Showing posts with label stardust. Show all posts
Showing posts with label stardust. Show all posts

Saturday, November 08, 2008

And now the melody haunts my reverie...

It has been a whole week since the Stardust ball, which, as far as I am concerned, is the pinnacle social event of the year here in the sleepy seaside town I live in. I apologize for the lateness of this recap; instead of filling me with the usual glee, the Stardust Ball this year just helped spur the usual bout of blues that besets me each fall, only deeper, darker, and faster than ever before.

Here's the stuff that happened: My favorite boys in a band did not come back. Luckily I got the chance to see them this year when the carpet monkeys and I adventured in Seattle. I missed them anyway. La Fab and Miss E. and Mistress M. all came to town, and there was the sense that everything was just right again, although there was also the sense that something was missing. We got tarted up in our lipsticked best. La Fab wore my clothes and told everyone she was me. My costume was held on with strategically placed safety pins, a piece of gold tulle, and hope. The sum difference between the congratulatory kisses I received this year and the ones I received last year was five for birthdays and uncountable for playing. (That means many, many less this year than last year.) The band, while talented, was difficult to dance to, and I had either a drink too many or two drinks too few, as I reached a state of intoxication characterized by a bad attitude and a slight headache, rather than pleasant warmth or euphoria. Also, I broke my camera.

Perhaps my expectations run a bit high for this event. Perhaps it is just that I am finally coming to realize that the people I love the best really don't live here anymore; we have to fit a whole year's worth of each other into four surreal days. Perhaps I, too, am outgrowing this town. Perhaps it would be easier to not have them around if I weren't here, either. Perhaps, perhaps, perhaps, right? I am so skillful at second-guessing. Between the bittersweet experience of Stardust and the just plain perfect experience of New Orleans, I am having a hard time adjusting to the idea that I must resign myself the nonevent that is my day-to-day existence. I will drown my sorrows in rock and roll movies. It's what got me through the last two winters. If you have suggestions for good ones, leave them in the comments.

Monday, October 29, 2007

Come and gone...


Once again the Stardust Ball has come and gone. The Rockabilly Circus was what one might term a success, if one were possessed of the habit of rating every experience meticulously. I would be lying if I said I was not one of those people. The truth is, I am cursed with the desire to relive and debrief every moment endlessly, much to the exhaustion of my friends. In any case, while I feel we could have amped the energy just a notch, we did respectably, and I got some heartwarming praise from a few people whose opinions I treasure. So there you are.
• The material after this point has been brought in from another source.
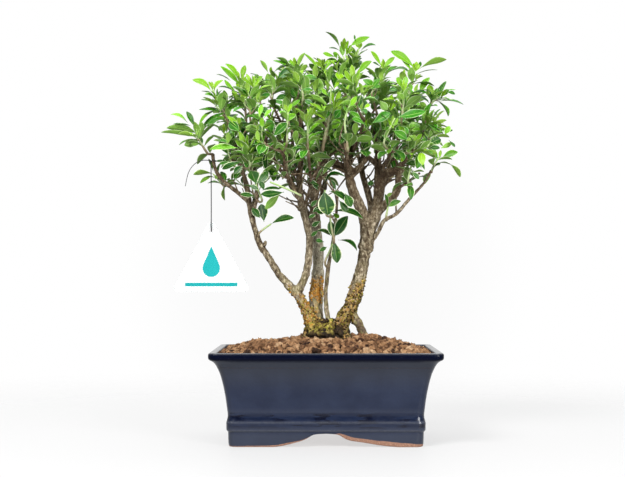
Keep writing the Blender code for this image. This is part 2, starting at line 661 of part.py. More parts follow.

As everyone knows, it was also my birthday, and that made for an interesting evening. I got cake and kisses, as well as some marvelous presents. Princess Japonski went out of her way to make this a birthday worth something, and she outdid herself. First and foremost, flying cross country for three nights of debauched tomfoolery with her favorite rockstars, and some imported rockstars, was above and beyond the call of duty. Then she provided champagne and cake, style advice and many soothing words of encouragement, and a Johnny Cash DVD. Clearly, they broke the mold when they made her.

I have thanks to offer everyone who worked so hard to make these few days so astounding, including my mom and my ex (may he never get another mention in these pages) who made sure Miss Thing and Cap'n Jack were fed and clothed and kept out of traffic. Also every fan who turned up after the relentless barrage of promotion I subjected you all to. And the person who donated the coach for the stage, complete with skelly driver. And to my friends, who always know just what I want and how to bring it. And to the Dusty 45's, for being talented and handsome and accommodating, even if I may not let Billy stand on my bass again. And of course to my band, without whom the magic just could not happen.



Now I get to do it all again, without the bourbon, because it's Bea's birthday. There will be more pink things, if only marginally, and fewer people in costume, f only marginally, but I expect it will have the same general flavor of mayhem, because, after all, she is my very own.